Something snapped...

You've probably experienced it too. Sometimes, something can just snap. You're busy, keeping a cool head, working on solutions, and absorbing everything as much as possible with your resilience. But at some point, something snaps. It happened to me too.

It was a Saturday on a patio. I briefly opened my inbox because a package was due to be delivered that afternoon. I saw two emails that made the hairs on the back of my neck stand on end. Something had gone terribly wrong with a product launch. And that was it... the last straw. I struggled to catch it, but I immediately felt: this has to stop now.

But how do you stop all the hassle?

Well... not, of course! Because I didn't get a definitive answer about the extent of the "crisis" until Monday afternoon (which wasn't too bad), but when a carrier called on Tuesday saying they couldn't find the warehouse (a completely trivial matter), I burst into tears. I couldn't take it anymore. And I didn't want this anymore.

Acknowledge it

I'm on the "I have to do it, I can do it, I'll do it" team. So admitting to myself that I was out of steam and that I would need time to recharge was a challenge. Saying out loud, "I can't do it right now, I'm exhausted," also felt a bit like failure. But I also knew I had no choice, because if I'd continued, I think I would have reached a point where I wanted to quit completely and do something else. Just... out of despair.

And there was still enough fire in me to realize that this really wasn't what I wanted. And that I wasn't allowed to make any decisions in 'this state' and had to rest for two weeks first. Then I would see what happened.

And now it's getting cozy!

Phew, what a whine this blog is! But it doesn't always have to be cozy, snug, and perfect, does it? This is real, this is real life, and everyone has these kinds of moments and experiences. It's nice to find recognition and share it!

But back to coziness. Because the switch had been flipped, it was time to make a plan to regain resilience.

How do you recharge?

I asked you this! What helps me recharge? I had plans of my own, and Instagram was also full of wonderful ideas, so I just went and enjoyed myself immensely. I visited a museum, baked a cake, went out for dinner, walked, exercised, painted (because that was still enjoyable), painted some walls in the house, cleaned out a closet, sat in my rocking chair, and read a stack of books.

And now you find me here, behind my laptop, typing a blog post. Because with the rest, the distance, a good solution that came my way (more on that later), and the chance to do other things, I'm all fired up again! Oh yeah... not just because of that, of course. Apparently, I hate DIY (painting walls) so much that getting back to work was wonderful, haha!

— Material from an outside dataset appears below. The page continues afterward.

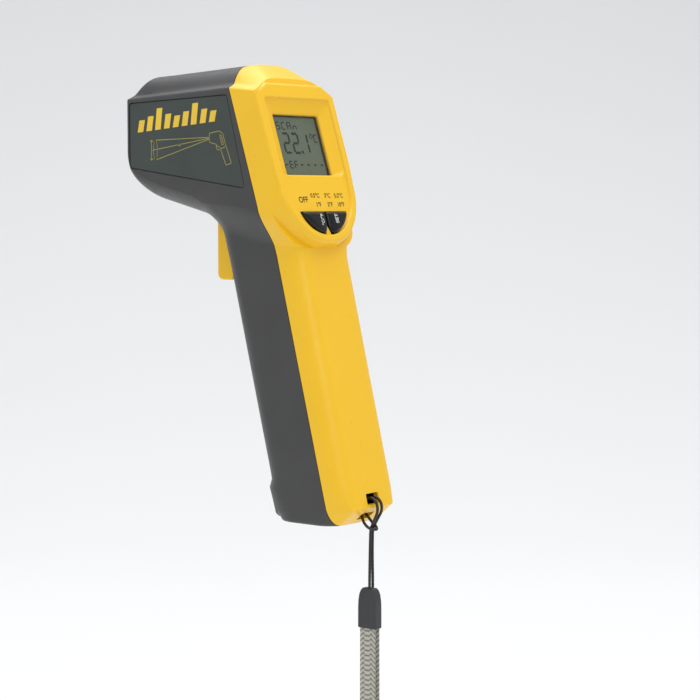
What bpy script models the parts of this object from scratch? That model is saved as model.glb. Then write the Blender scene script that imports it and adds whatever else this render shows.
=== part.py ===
"""Pistol-grip infrared thermometer with a wrist strap, as an assembly of separate pieces.

Metres, +Z up. The nose points along -X, the display faces +X, and y = 0 is the plane of symmetry.
Pieces are modelled in the body frame: x from the nose face, z from the nose's upper side corner.
The empty grip_frame then puts the middle of the grip at the world's origin.
"""

import math

import bmesh
import bpy
import numpy as np
from mathutils import Matrix, Vector

MM = 0.001
GAP = 0.3 * MM  # clearance between neighbouring pieces
WALL = 2.0 * MM

# Driving dimensions of the housing, in the body frame
GRIP_CENTRE = Vector((68.0, 0.0, -98.0)) * MM
HEAD_HALF_WIDTH = 20.5 * MM
HANDLE_HALF_WIDTH = 15.3 * MM
NOSE_HEIGHT = 19.5 * MM  # straight part of the nose face
CHIN_START = (13.0 * MM, -36.0 * MM)  # where the nose's lower curve meets the underside
UNDERSIDE_SLOPE = 0.25
GRIP_LEAN = 0.252  # x gained for each unit down the grip
GRIP_FRONT = (35.9 * MM, -41.7 * MM)  # corner of the underside and the grip's front
BOTTOM_Z = -145.5 * MM
FACE_TILT = math.atan(0.32)  # lean of the display face
FACE_CENTRE = Vector((72.0, 0.0, -31.5)) * MM  # centre of the round lower end of the display face
FACE_HALF_WIDTH = 19.7 * MM
STRAP_WIDTH = 6.8 * MM
STRAP_THICKNESS = 1.2 * MM
PARTING_TOP = (48.8 * MM, 2.7 * MM)  # seam between the dark housing and the rear cover
PARTING_KNEE = (61.6 * MM, -38.0 * MM)
PARTING_SLOPES = (0.315, 0.252)  # above and below the knee

# Driving dimensions of the display face, in its own frame (y across, v up the face)
WINDOW_HALF = (12.0 * MM, 11.0 * MM)
WINDOW_V = 16.0 * MM
KEY_RADIUS = 13.2 * MM
KEY_CENTRE_V = -3.3 * MM
KEY_TOP_V = -8.6 * MM

# Joint axes and travels
TRIGGER_PIVOT = Vector((37.0, 0.0, -36.6)) * MM
DOOR_PIVOT = Vector((61.0, 0.0, -128.6)) * MM

# Places of the pieces inside
LENS_Z = -13.0 * MM
POINTER_Z = -24.6 * MM
HOUSING_SCREWS = [(22.5, -32.5), (48.5, -36.5), (54.0, -66.5), (72.0, -137.0)]  # x, z in millimetres
BOARD_SCREW = (11.0 * MM, -3.6 * MM)  # across and up the face
LOWER_EYE = Vector((92.1, 0.0, -142.8)) * MM
UPRIGHT = Matrix(((1, 0, 0, 0), (0, 0, 1, 0), (0, 1, 0, 0), (0, 0, 0, 1)))  # outline in X and Z, swept along Y
ACROSS_X = Matrix(((0, 0, 1, 0), (1, 0, 0, 0), (0, 1, 0, 0), (0, 0, 0, 1)))  # outline in Y and Z, swept along X

PARTS = bpy.data.collections.new("infrared_thermometer")
CUTTERS = bpy.data.collections.new("cutters")


# ---------------------------------------------------------------- helpers

def start_scene():
    for obj in list(bpy.data.objects):
        bpy.data.objects.remove(obj)
    for collection in (PARTS, CUTTERS):
        bpy.context.scene.collection.children.link(collection)
    frame = bpy.data.objects.new("grip_frame", None)
    frame.location = -GRIP_CENTRE
    PARTS.objects.link(frame)
    return frame


def make_material(name, colour, roughness, metallic=0.0):
    material = bpy.data.materials.new(name)
    material.use_nodes = True
    shader = material.node_tree.nodes["Principled BSDF"]
    shader.inputs["Base Color"].default_value = (*colour, 1.0)
    shader.inputs["Roughness"].default_value = roughness
    shader.inputs["Metallic"].default_value = metallic
    material.diffuse_color = (*colour, 1.0)
    return material


def mesh_object(name, bm, collection=CUTTERS):
    """Closes a bmesh into a new object with outward faces."""
    bmesh.ops.recalc_face_normals(bm, faces=bm.faces)
    mesh = bpy.data.meshes.new(name)
    bm.to_mesh(mesh)
    bm.free()
    obj = bpy.data.objects.new(name, mesh)
    collection.objects.link(obj)
    if collection is CUTTERS:
        obj.hide_render = True
        obj.display_type = "WIRE"
    return obj


def add_piece(obj, name, material, smooth_angle=30.0):
    """Names a finished solid, gives it its material and hangs it in the body frame."""
    obj.name = name
    obj.data.name = name
    obj.data.materials.clear()
    obj.data.materials.append(material)
    obj.data.shade_smooth()
    obj.data.set_sharp_from_angle(angle=math.radians(smooth_angle))
    obj.hide_render = False
    obj.display_type = "TEXTURED"
    for collection in list(obj.users_collection):
        collection.objects.unlink(obj)
    PARTS.objects.link(obj)
    obj.parent = FRAME
    return obj


def add_moving(obj, name, material, pivot):
    """A piece with its origin on its joint's axis."""
    obj.data.transform(Matrix.Translation(-pivot))
    obj.location = pivot
    return add_piece(obj, name, material)


def combine(target, tool, operation):
    """Applies one exact Boolean to the target and keeps the tool as a hidden cutter."""
    modifier = target.modifiers.new(operation.lower(), "BOOLEAN")
    modifier.operation = operation
    modifier.solver = "EXACT"
    modifier.object = tool
    bpy.context.view_layer.update()
    result = bpy.data.meshes.new_from_object(target.evaluated_get(bpy.context.evaluated_depsgraph_get()))
    target.modifiers.clear()
    old = target.data
    target.data = result
    bpy.data.meshes.remove(old)
    return target


def cut(target, *tools):
    for tool in tools:
        combine(target, tool, "DIFFERENCE")
    return target


def join(target, *tools):
    for tool in tools:
        combine(target, tool, "UNION")
    return target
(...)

Cosiness and selfcare it is!

Although I'm looking forward to it again, I hope new situations stay away for a while. I really need to find some more resilience before I can handle that again. So for the time being, I'll focus on cozy living and lots of self-care. How fortunate that my work often deals with that and that painting is so healing for me. Beautiful! If you had told me this two weeks ago, I probably would have reacted cynically. But now I feel it again: "coziness is the way to go!"